Sadly, James's mother died when he was young. After his father remarried and at age 12 (see first image), he left home to go to Philadelphia to seek work and a life on his own. He apprenticed himself to a book store owner and was taken in by the owner and his family, a Mr. Watson.
Watson realized that young James had quite talent for portraiture. because of this recognized talent he released him from the apprenticeship, though they remained close throughout his life.
Longacre then became apprenticed to George Murray of the engraving firm of Murray, Draper, Fairman and Company, a firm that was originally established by the first Chief Engraver of the Mint, Robert Scot. Also employed there had been Longacre's predecessor at the mint, Christian Gobrecht. Longacre's major works at this firm included portraits of George Washington, Thomas Jefferson, and John Hancock.

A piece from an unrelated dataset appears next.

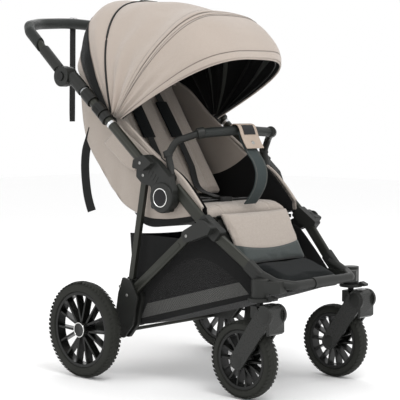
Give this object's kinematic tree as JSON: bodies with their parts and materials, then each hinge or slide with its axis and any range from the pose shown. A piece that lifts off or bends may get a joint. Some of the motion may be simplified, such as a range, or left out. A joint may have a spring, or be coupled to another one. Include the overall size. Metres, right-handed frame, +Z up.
{
  "type": "stroller",
  "caption": "Folding pushchair with a padded reclining seat, large sun canopy, tilting handle, mesh basket, swivelling front casters and spoked wheels.",
  "frame": {"origin": "on the ground under the middle of the object's box", "axes": "+Z up, -Y towards the front wheels, +X to the seated child's left"},
  "size_m": [0.611, 0.988, 1.0388],
  "materials": {
    "frame_metal": "satin black powder coat with a faint warm cast",
    "frame_plastic": "moulded black plastic with a fine spark-eroded texture",
    "wheel_plastic": "black moulded wheel plastic",
    "tyre_rubber": "dark grey rubber with a shallow tread",
    "canopy_fabric": "taupe woven canvas with twin stitched seams",
    "seat_fabric": "taupe melange fabric, lightly padded",
    "black_fabric": "black woven polyester and mesh",
    "webbing": "black ribbed webbing",
    "grip_leather": "black stitched leatherette",
    "strap_leather": "dark grey stitched leatherette",
    "steel": "zinc-plated steel"
  },
  "bodies": {
    "seat_frame": {"side_tubes": "frame_metal", "hub_brackets": "frame_plastic", "hub_covers": "frame_plastic", "frame_locks": "frame_plastic", "handle_joints": "frame_plastic", "seat_pan": "frame_plastic", "seat_cushion": "seat_fabric", "seat_side_panels": "seat_fabric", "harness_buckle": "webbing", "canopy_rear": "canopy_fabric", "canopy_main": "canopy_fabric", "basket": "black_fabric", "crotch_strap": "strap_leather", "recline_strap": "webbing"},
    "backrest": {"back_board": "frame_plastic", "back_cushion": "seat_fabric", "shoulder_straps": "webbing"},
    "leg_rest": {"leg_rest_board": "frame_plastic", "leg_rest_pad": "seat_fabric"},
    "handle": {"handle_tube": "frame_metal", "handle_grip": "grip_leather", "handle_arms": "frame_plastic", "wrist_strap": "webbing"},
    "tilt_button_left": {"tilt_button_left": "frame_plastic"},
    "tilt_button_right": {"tilt_button_right": "frame_plastic"},
    "fold_slider_left": {"fold_slider_left": "frame_plastic"},
    "fold_slider_right": {"fold_slider_right": "frame_plastic"},
    "buckle_button": {"buckle_button": "frame_plastic"},
    "bumper": {"bumper_bar": "frame_metal", "bumper_grip": "grip_leather"},
    "canopy_front": {"front_bow": "steel", "canopy_visor": "canopy_fabric"},
    "canopy_edge": {"visor_wire": "steel"},
    "front_frame": {"front_legs": "frame_metal", "leg_joint_blocks": "frame_plastic", "front_crossbar": "frame_metal", "corner_castings": "frame_plastic", "footrest": "black_fabric"},
    "swivel_lock_left": {"swivel_lock_left": "frame_plastic"},
    "swivel_lock_right": {"swivel_lock_right": "frame_plastic"},
    "rear_frame": {"rear_struts": "frame_metal", "rear_housings": "frame_plastic", "rear_axle_tube": "frame_metal", "rear_axle_pins": "steel"},
    "brace_links": {"braces": "frame_metal"},
    "brake": {"brake_pedal": "frame_plastic"},
    "caster_left": {"caster_crown_left": "frame_plastic"},
    "fork_left": {"suspension_arm_left": "frame_plastic", "fork_pins_left": "steel"},
    "front_wheel_left": {"front_tyre_left": "tyre_rubber", "front_rim_left": "wheel_plastic"},
    "rear_wheel_left": {"rear_tyre_left": "tyre_rubber", "rear_rim_left": "wheel_plastic"},
    "caster_right": {"caster_crown_right": "frame_plastic"},
    "fork_right": {"suspension_arm_right": "frame_plastic", "fork_pins_right": "steel"},
    "front_wheel_right": {"front_tyre_right": "tyre_rubber", "front_rim_right": "wheel_plastic"},
    "rear_wheel_right": {"rear_tyre_right": "tyre_rubber", "rear_rim_right": "wheel_plastic"}
  },
  "joints": [
    {"name": "frame_fold", "type": "hinge", "parent": "seat_frame", "child": "front_frame", "pos_m": [0, -0.124, 0.5], "axis": [1, 0, 0], "range_deg": [0, 90], "deforming": ["basket", "footrest"]},
    {"name": "rear_leg_fold", "type": "hinge", "parent": "seat_frame", "child": "rear_frame", "pos_m": [0, -0.055, 0.557], "axis": [1, 0, 0], "range_deg": [0, 58]},
    {"name": "brace_fold", "type": "hinge", "parent": "rear_frame", "child": "brace_links", "pos_m": [0, 0.007, 0.23], "axis": [1, 0, 0], "range_deg": [-15, 2]},
    {"name": "handle_tilt", "type": "hinge", "parent": "seat_frame", "child": "handle", "pos_m": [0, 0.246, 0.824], "axis": [1, 0, 0], "range_deg": [-40, 30], "deforming": ["wrist_strap"]},
    {"name": "backrest_recline", "type": "hinge", "parent": "seat_frame", "child": "backrest", "pos_m": [0, 0, 0.463], "axis": [-1, 0, 0], "range_deg": [0, 38], "deforming": ["shoulder_straps"]},
    {"name": "leg_rest_lift", "type": "hinge", "parent": "seat_frame", "child": "leg_rest", "pos_m": [0, -0.239, 0.452], "axis": [-1, 0, 0], "range_deg": [0, 50]},
    {"name": "bumper_swing", "type": "hinge", "parent": "seat_frame", "child": "bumper", "pos_m": [0, -0.135, 0.551], "axis": [1, 0, 0], "range_deg": [0, 60], "deforming": ["crotch_strap"]},
    {"name": "canopy_fold", "type": "hinge", "parent": "seat_frame", "child": "canopy_front", "pos_m": [0, 0.082, 0.698], "axis": [-1, 0, 0], "range_deg": [0, 50], "deforming": ["canopy_main", "canopy_visor"]},
    {"name": "visor_fold", "type": "hinge", "parent": "canopy_front", "child": "canopy_edge", "pos_m": [0, 0.082, 0.698], "axis": [-1, 0, 0], "range_deg": [0, 20], "deforming": ["canopy_visor"]},
    {"name": "brake_press", "type": "hinge", "parent": "rear_frame", "child": "brake", "pos_m": [0, 0.117, 0.132], "axis": [-1, 0, 0], "range_deg": [0, 12]},
    {"name": "buckle_press", "type": "slide", "parent": "seat_frame", "child": "buckle_button", "axis": [0, 0, -1], "range_m": [0, 0.0012], "stiffness_N_per_m": 300, "springref_m": -0.002},
    {"name": "fold_slide_left", "type": "slide", "parent": "seat_frame", "child": "fold_slider_left", "axis": [0, 0.77, 0.6381], "range_m": [0, 0.014], "stiffness_N_per_m": 400, "springref_m": -0.005},
    {"name": "tilt_button_left", "type": "slide", "parent": "handle", "child": "tilt_button_left", "axis": [-1, 0, 0], "range_m": [0, 0.003], "stiffness_N_per_m": 500, "springref_m": -0.002},
    {"name": "caster_swivel_left", "type": "hinge", "parent": "front_frame", "child": "caster_left", "pos_m": [0.19, -0.43, 0.3], "axis": [0, 0, 1], "continuous": true},
    {"name": "fork_suspension_left", "type": "hinge", "parent": "caster_left", "child": "fork_left", "pos_m": [0.19, -0.466, 0.222], "axis": [1, 0, 0], "range_deg": [0, 7], "stiffness_Nm_per_rad": 20, "springref_deg": -20.05},
    {"name": "front_wheel_spin_left", "type": "hinge", "parent": "fork_left", "child": "front_wheel_left", "pos_m": [0.19, -0.379, 0.1], "axis": [1, 0, 0], "continuous": true},
    {"name": "rear_wheel_spin_left", "type": "hinge", "parent": "rear_frame", "child": "rear_wheel_left", "pos_m": [0.2865, 0.117, 0.132], "axis": [1, 0, 0], "continuous": true},
    {"name": "swivel_lock_left", "type": "slide", "parent": "front_frame", "child": "swivel_lock_left", "axis": [0, 0, -1], "range_m": [0, 0.004]},
    {"name": "fold_slide_right", "type": "slide", "parent": "seat_frame", "child": "fold_slider_right", "axis": [0, 0.77, 0.6381], "range_m": [0, 0.014], "stiffness_N_per_m": 400, "springref_m": -0.005},
    {"name": "tilt_button_right", "type": "slide", "parent": "handle", "child": "tilt_button_right", "axis": [1, 0, 0], "range_m": [0, 0.003], "stiffness_N_per_m": 500, "springref_m": -0.002},
    {"name": "caster_swivel_right", "type": "hinge", "parent": "front_frame", "child": "caster_right", "pos_m": [-0.19, -0.43, 0.3], "axis": [0, 0, 1], "continuous": true},
    {"name": "fork_suspension_right", "type": "hinge", "parent": "caster_right", "child": "fork_right", "pos_m": [-0.19, -0.466, 0.222], "axis": [1, 0, 0], "range_deg": [0, 7], "stiffness_Nm_per_rad": 20, "springref_deg": -20.05},
    {"name": "front_wheel_spin_right", "type": "hinge", "parent": "fork_right", "child": "front_wheel_right", "pos_m": [-0.19, -0.379, 0.1], "axis": [1, 0, 0], "continuous": true},
    {"name": "rear_wheel_spin_right", "type": "hinge", "parent": "rear_frame", "child": "rear_wheel_right", "pos_m": [-0.2865, 0.117, 0.132], "axis": [1, 0, 0], "continuous": true},
    {"name": "swivel_lock_right", "type": "slide", "parent": "front_frame", "child": "swivel_lock_right", "axis": [0, 0, -1], "range_m": [0, 0.004]}
  ],
  "couplings": [
    {"joint": "rear_leg_fold", "follows": "frame_fold", "ratio": 0.625},
    {"joint": "brace_fold", "follows": "frame_fold", "ratio": -0.15},
    {"joint": "fold_slide_right", "follows": "fold_slide_left", "ratio": 1}
  ]
}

As a result of the great quality of his work, he was able to open his own business in 1819. Unfortunately, due to the financial panic of 1837, his business collapsed and he was forced to declare bankruptcy. However, he was able to persevere through this personal setback and later opened a bank engraving note company that was quite successful as each of the states were issuing their own bank notes.

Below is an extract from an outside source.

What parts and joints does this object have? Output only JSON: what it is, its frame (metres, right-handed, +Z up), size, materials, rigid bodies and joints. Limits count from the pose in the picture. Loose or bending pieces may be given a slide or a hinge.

Upon Christian Gobrecht's untimely death, Senator John C. Calhoun nominated and shepherded Through the appointment of Mr. Longacre to the position of chief engraver in 1844.
It seems though that Longacre was rather impolitic and he did not attempt to curry favor for his appointment with Robert Patterson, who was the mint director. He was appointed to the position by President John Tyler over the displeasure of Mr. Patterson and this political miscalculation was to cause problems for Longacre for years to come. Probably the fact that this was a recess appointment that bypassed Congress's approval did nothing to diminish the discord as Patterson had no opportunity to rally his faction against the appointment for one of Patterson's hand picked successors to the position. It also did not help that Patterson and Peale did not like Calhoun because he was a Southerner.
And so, as Q, David Bowers so aptly put, Longacre "found that he had entered a hornet's nest of intrigue, politics, and infighting, dominated by Franklin Peale chief coiner of the mint since 1839".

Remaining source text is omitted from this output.